### Data excerpts
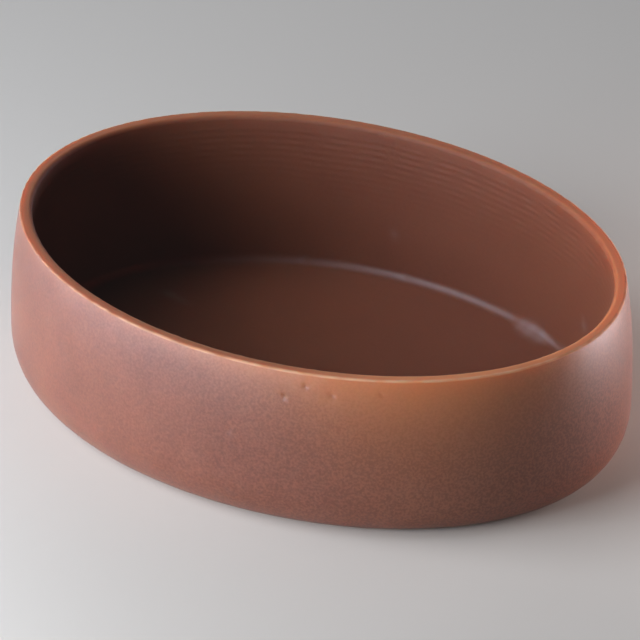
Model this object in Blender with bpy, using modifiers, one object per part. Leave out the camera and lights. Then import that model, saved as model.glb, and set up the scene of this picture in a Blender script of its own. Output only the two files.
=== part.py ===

...

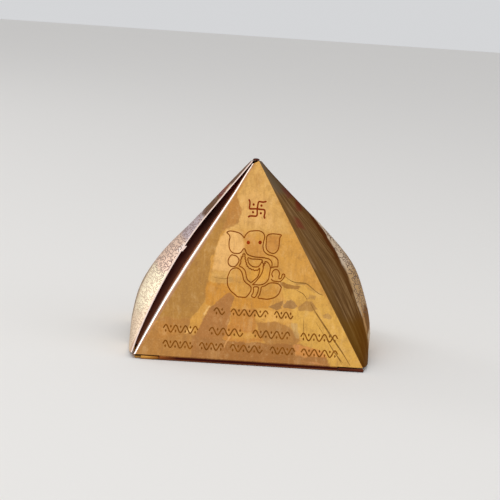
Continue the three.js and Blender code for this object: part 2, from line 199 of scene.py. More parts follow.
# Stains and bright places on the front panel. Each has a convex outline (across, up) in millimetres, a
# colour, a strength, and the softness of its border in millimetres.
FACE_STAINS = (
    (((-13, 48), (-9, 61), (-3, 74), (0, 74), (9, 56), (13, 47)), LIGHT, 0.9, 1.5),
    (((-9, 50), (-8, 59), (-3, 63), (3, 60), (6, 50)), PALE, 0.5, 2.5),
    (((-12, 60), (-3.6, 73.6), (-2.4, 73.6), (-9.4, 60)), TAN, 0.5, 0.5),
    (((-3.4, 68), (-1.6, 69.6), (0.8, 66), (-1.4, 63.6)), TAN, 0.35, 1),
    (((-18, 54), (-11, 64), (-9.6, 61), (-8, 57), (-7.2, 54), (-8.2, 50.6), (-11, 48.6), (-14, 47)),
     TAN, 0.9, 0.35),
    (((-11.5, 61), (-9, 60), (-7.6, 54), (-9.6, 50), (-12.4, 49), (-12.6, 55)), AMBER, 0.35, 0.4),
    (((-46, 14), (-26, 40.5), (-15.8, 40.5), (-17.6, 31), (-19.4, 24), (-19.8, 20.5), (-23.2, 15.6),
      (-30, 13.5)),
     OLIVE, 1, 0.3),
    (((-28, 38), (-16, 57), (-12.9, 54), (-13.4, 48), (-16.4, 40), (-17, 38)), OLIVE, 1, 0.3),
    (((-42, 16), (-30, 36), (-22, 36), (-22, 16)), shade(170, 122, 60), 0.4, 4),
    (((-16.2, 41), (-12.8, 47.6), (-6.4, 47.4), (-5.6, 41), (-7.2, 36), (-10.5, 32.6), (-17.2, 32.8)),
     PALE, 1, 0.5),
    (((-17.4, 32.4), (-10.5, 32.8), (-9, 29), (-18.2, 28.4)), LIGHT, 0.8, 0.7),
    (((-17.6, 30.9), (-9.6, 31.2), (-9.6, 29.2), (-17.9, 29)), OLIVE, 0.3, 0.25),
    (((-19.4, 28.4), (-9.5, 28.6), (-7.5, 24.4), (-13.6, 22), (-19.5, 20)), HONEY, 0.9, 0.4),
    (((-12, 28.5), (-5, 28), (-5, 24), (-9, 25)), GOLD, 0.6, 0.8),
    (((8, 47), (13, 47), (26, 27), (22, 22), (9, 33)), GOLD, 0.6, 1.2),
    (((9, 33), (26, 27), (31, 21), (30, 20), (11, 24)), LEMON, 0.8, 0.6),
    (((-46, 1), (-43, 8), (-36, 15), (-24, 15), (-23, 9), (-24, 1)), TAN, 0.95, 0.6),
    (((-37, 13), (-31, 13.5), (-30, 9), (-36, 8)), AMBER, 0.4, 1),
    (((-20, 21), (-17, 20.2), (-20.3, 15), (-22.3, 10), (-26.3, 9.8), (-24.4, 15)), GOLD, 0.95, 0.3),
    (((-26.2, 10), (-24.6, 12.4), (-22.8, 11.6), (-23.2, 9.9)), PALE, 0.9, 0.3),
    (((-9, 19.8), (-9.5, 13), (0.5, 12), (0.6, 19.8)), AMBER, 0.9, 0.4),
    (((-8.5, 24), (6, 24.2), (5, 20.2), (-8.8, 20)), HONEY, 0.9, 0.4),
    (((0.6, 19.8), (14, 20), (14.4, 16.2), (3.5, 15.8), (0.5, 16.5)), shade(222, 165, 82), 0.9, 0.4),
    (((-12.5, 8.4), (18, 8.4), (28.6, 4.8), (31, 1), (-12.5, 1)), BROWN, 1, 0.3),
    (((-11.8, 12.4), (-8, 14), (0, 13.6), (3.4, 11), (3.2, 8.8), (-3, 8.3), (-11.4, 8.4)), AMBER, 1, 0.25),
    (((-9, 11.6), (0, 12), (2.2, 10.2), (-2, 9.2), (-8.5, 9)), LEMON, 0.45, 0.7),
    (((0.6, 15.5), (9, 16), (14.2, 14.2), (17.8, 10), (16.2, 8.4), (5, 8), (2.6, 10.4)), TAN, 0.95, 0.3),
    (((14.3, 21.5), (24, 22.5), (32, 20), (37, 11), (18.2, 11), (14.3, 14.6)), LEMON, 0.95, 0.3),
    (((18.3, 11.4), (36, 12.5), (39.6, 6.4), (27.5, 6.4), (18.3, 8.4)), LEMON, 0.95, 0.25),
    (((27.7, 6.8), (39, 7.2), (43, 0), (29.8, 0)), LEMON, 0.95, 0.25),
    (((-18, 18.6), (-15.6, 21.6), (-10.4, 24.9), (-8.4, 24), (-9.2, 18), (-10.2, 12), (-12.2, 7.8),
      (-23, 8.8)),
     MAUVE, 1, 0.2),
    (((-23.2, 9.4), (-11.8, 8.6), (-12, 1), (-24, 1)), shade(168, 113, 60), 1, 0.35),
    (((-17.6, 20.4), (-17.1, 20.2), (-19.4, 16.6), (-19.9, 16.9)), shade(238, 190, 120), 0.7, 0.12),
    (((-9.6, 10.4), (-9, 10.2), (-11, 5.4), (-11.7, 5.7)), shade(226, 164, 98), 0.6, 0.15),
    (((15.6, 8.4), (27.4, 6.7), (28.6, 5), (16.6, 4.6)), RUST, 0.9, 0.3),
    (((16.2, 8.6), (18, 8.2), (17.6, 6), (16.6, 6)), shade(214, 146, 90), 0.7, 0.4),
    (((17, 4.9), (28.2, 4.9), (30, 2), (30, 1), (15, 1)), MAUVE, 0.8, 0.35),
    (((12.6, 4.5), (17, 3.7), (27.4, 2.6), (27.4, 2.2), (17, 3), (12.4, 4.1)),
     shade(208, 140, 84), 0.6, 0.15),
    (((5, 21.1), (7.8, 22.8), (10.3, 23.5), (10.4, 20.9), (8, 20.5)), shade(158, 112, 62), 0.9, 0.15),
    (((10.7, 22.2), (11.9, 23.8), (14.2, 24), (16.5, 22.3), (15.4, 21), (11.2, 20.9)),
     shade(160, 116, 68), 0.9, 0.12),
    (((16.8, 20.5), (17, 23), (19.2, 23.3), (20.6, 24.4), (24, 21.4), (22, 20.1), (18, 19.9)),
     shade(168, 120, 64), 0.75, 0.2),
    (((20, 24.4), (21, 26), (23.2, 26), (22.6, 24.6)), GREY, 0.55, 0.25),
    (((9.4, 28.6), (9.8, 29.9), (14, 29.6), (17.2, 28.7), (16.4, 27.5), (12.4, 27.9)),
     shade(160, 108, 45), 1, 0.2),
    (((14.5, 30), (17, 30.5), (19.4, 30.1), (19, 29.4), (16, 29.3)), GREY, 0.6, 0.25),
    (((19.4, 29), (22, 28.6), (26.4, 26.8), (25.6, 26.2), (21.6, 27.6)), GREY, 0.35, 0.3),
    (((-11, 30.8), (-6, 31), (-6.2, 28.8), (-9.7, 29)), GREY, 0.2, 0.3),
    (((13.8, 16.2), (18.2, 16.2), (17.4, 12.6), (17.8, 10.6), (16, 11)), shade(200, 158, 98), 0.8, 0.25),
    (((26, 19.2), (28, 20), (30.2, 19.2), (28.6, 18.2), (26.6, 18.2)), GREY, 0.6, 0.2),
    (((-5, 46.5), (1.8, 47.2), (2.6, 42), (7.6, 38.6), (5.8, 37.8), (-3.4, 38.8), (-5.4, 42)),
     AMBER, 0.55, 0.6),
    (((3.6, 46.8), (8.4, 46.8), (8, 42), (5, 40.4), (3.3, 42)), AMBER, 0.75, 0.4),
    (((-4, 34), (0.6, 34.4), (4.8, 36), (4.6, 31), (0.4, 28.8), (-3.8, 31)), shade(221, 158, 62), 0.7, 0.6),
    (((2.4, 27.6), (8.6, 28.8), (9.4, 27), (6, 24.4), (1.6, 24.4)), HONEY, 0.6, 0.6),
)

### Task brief
Examine the records and pull out every line where the string "scene" occurs.

### The result
Model this object in Blender with bpy, using modifiers, one object per part. Leave out the camera and lights. Then import that model, saved as model.glb, and set up the scene of this picture in a Blender script of its own. Output only the two files.
Continue the three.js and Blender code for this object: part 2, from line 199 of scene.py. More parts follow.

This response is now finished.